Office of Responsible Research Practices
The Ohio State University

Common Rule Revisions

The resources below were developed to help the Ohio State human subjects research community understand the revisions to the Common Rule that went into effect on January 21, 2019. Please check back often as updates will be made on an ongoing basis.

What the Final Rule Changes Mean for Your Research
Overview Definitions
Continuing Review Exempt Research
Informed Consent Cooperative Research

The final rule contains several major revisions to the requirements for informed consent. The changes are specifically intended to make informed consent more meaningful so that research subjects have the necessary information to make informed decisions, as follows:

  • New requirements relating to the content, organization, and presentation of information included in the consent form and process to facilitate a prospective subject’s decision about whether to participate in research. The informed consent documents/process must begin with a concise and focused presentation of the key information that is most likely to assist a prospective subject or legally authorized representative in understanding the reasons why one might or might not want to participate in the research. This provision further requires that this beginning portion of the informed consent must be organized and presented in a way that facilitates comprehension.
  • New basic element of informed consent
    The informed consent form and process must inform the participant that:

    • Identifiers might be removed from the data and that the non-identified data could be used for future research studies or distributed to another investigator for future research studies without additional informed consent from the subject or the representative, if this might be a possibility; or
    • The subject’s data collected as part of the research, from which identifiers are removed, would not be used or distributed for future research studies.
  • New additional elements of informed consent
    • A statement that the subject’s biospecimens (even if identifiers are removed) may be used for commercial profit and whether the subject will or will not share in this commercial profit;
    • A statement regarding whether clinically relevant research results, including individual research results, will be disclosed to subjects, and if so, under what conditions;
    • When appropriate for research involving biospecimens, subjects are informed of whether the research will (if known) or might include whole genome sequencing (WGS).
  • Broad consent for the storage, maintenance, or secondary research use of identifiable private information and identifiable biospecimens; permissible only for secondary research and no other types of research.

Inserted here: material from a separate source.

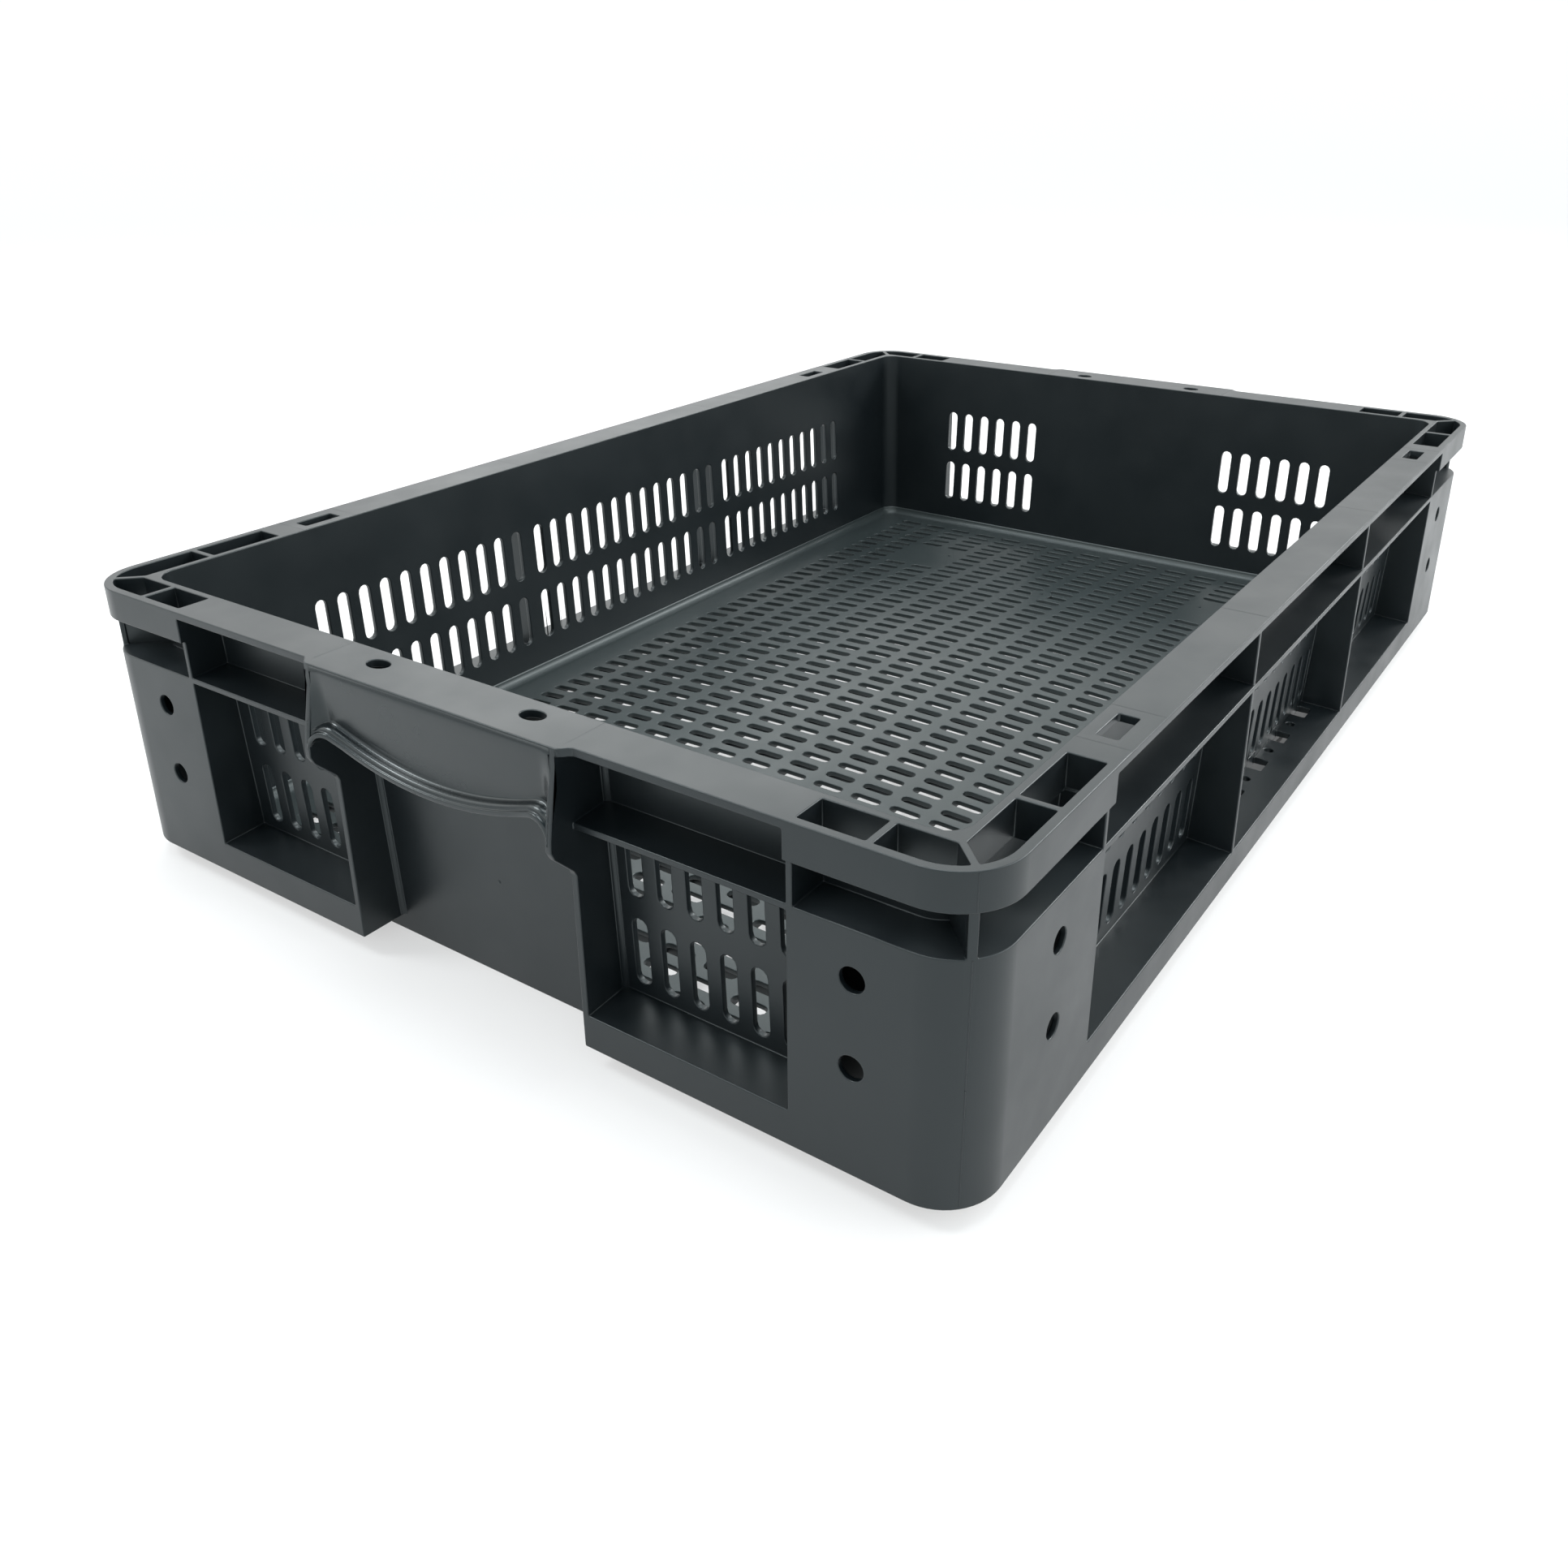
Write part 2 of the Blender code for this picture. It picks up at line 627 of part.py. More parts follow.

Must include an additional element that specifically addresses whole genome sequencing.
  • Waiver or alteration of informed consent:
    • If an individual was asked to consent to the storage or maintenance for secondary research use of identifiable private information or identifiable biospecimens in accordance with the proposed broad consent provisions and such individual refused to consent, the IRB would be prohibited from waiving consent for the storage, maintenance, or the secondary research use of such biospecimens or information.
    • A new waiver criterion which mandates that for research involving access to or use of identifiable private information or identifiable biospecimens, the requirements of informed consent can be waived or altered only if the research could not practicably be carried out without using such information or biospecimens in an identifiable format.
  • A new provision that allows IRBs to approve a research proposal for which investigators obtain information or biospecimens without individuals’ informed consent for the purpose of screening, recruiting, or determining the eligibility of prospective human subjects of research, provided certain conditions are met.
  • A new requirement to post to a federal website a copy of an IRB-approved version of the consent form that was used for enrollment purposes for each clinical trial conducted or supported by a federal department or agency.  The consent form is posted after recruitment closes, but no later than 90 days after the last study visit.  The primary purpose of this provision is to improve the quality of consent forms in federally funded research by assuring that they would eventually subject to public scrutiny and would provide useful models for others.